● Prompt
Repeat exactly what appears from the opening line of the listing to the line with "slot_corner_radius = 0.2", inclusive.

● Recorded information
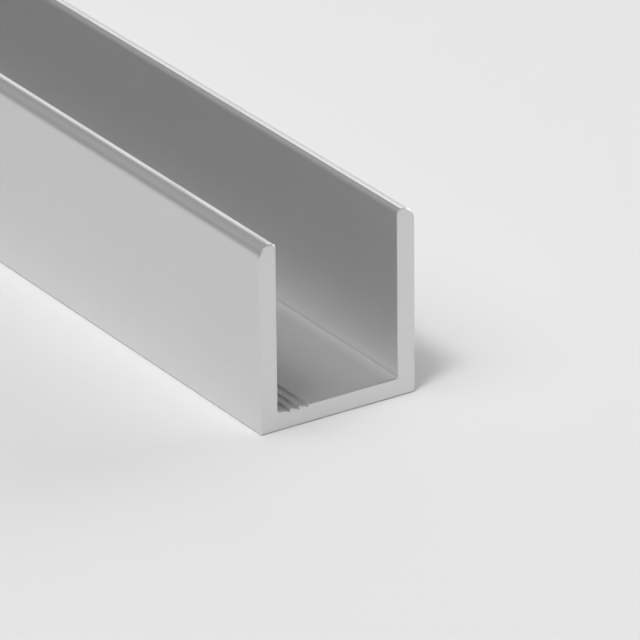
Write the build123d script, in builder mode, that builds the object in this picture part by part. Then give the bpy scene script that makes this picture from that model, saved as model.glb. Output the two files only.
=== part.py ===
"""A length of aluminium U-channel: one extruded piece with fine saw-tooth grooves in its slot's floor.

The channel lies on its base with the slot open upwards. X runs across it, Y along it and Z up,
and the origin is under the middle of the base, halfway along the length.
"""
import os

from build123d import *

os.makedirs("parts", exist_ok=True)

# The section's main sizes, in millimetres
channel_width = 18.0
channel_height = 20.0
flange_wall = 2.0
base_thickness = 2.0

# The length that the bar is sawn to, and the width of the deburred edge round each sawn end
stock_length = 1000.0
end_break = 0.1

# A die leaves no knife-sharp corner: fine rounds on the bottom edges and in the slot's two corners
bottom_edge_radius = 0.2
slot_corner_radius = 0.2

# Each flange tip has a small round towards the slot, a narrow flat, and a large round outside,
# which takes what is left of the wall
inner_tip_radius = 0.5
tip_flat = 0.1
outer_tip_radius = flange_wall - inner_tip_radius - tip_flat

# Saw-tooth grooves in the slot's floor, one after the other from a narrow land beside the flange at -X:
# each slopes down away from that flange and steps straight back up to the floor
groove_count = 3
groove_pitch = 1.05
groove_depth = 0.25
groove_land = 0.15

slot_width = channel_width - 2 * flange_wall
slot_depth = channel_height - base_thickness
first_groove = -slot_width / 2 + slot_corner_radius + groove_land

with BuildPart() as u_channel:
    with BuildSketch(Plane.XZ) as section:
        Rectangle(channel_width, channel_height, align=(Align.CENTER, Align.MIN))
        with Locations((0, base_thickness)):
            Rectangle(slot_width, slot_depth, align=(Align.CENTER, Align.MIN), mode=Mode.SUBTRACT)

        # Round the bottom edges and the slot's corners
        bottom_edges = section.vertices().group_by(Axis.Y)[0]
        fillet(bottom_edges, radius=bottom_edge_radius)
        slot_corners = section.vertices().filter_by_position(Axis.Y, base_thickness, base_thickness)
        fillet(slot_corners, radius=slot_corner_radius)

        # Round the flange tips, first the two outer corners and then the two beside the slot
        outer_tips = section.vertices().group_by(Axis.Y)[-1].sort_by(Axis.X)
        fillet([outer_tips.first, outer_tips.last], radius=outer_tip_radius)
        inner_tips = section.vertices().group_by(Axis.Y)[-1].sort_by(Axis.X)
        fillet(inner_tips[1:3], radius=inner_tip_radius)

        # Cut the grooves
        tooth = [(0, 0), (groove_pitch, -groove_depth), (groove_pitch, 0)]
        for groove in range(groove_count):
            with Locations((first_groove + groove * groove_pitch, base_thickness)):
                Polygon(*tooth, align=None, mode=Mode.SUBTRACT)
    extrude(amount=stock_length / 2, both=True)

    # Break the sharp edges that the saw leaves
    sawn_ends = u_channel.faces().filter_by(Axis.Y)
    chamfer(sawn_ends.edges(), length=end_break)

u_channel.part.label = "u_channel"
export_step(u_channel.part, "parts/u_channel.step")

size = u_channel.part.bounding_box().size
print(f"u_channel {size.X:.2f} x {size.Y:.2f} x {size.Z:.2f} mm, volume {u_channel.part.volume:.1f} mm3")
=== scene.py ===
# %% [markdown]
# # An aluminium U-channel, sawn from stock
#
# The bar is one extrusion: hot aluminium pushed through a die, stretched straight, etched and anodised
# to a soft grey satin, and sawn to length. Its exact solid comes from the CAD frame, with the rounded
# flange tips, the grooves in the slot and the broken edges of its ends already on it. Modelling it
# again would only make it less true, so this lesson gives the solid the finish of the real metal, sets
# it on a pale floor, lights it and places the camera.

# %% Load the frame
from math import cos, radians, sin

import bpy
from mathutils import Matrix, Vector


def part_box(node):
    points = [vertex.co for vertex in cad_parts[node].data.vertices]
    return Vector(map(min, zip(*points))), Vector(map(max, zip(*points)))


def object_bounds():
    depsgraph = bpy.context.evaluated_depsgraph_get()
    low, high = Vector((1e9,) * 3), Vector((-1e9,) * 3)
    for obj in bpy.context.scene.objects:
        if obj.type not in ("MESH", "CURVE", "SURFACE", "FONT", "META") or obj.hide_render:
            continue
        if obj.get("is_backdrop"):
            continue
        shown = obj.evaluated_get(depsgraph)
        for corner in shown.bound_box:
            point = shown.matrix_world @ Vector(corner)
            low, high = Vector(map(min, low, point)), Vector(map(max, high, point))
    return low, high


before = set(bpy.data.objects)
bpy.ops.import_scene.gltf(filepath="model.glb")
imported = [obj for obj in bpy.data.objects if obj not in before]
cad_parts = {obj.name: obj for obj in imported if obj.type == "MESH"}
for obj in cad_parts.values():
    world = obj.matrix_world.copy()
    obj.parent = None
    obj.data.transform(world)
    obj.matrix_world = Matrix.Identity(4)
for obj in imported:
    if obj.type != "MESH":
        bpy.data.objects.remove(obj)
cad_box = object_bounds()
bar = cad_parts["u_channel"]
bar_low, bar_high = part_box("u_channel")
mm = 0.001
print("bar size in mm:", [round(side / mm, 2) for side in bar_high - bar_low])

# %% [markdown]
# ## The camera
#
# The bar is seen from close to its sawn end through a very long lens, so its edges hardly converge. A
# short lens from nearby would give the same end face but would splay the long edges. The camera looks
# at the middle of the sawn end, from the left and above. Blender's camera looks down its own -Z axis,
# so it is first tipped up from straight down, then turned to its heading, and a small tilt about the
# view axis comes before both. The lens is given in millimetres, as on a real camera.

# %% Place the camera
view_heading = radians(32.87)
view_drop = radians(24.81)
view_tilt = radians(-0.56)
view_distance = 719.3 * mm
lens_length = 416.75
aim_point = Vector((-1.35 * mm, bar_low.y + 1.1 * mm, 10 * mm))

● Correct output
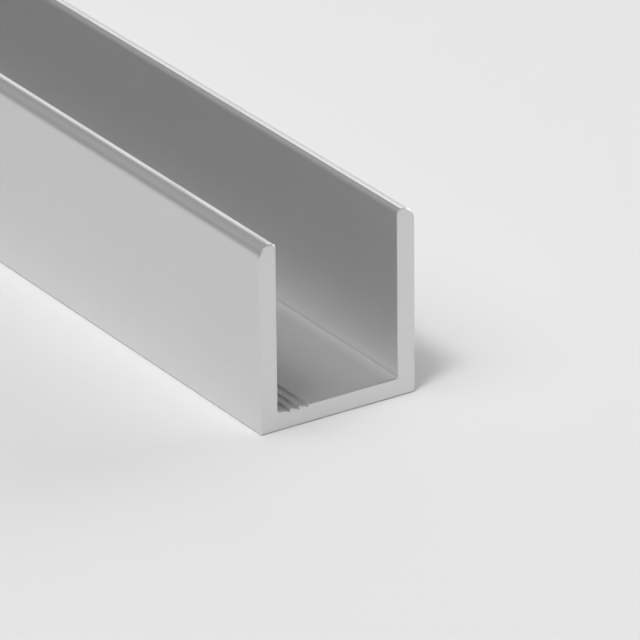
Write the build123d script, in builder mode, that builds the object in this picture part by part. Then give the bpy scene script that makes this picture from that model, saved as model.glb. Output the two files only.
=== part.py ===
"""A length of aluminium U-channel: one extruded piece with fine saw-tooth grooves in its slot's floor.

The channel lies on its base with the slot open upwards. X runs across it, Y along it and Z up,
and the origin is under the middle of the base, halfway along the length.
"""
import os

from build123d import *

os.makedirs("parts", exist_ok=True)

# The section's main sizes, in millimetres
channel_width = 18.0
channel_height = 20.0
flange_wall = 2.0
base_thickness = 2.0

# The length that the bar is sawn to, and the width of the deburred edge round each sawn end
stock_length = 1000.0
end_break = 0.1

# A die leaves no knife-sharp corner: fine rounds on the bottom edges and in the slot's two corners
bottom_edge_radius = 0.2
slot_corner_radius = 0.2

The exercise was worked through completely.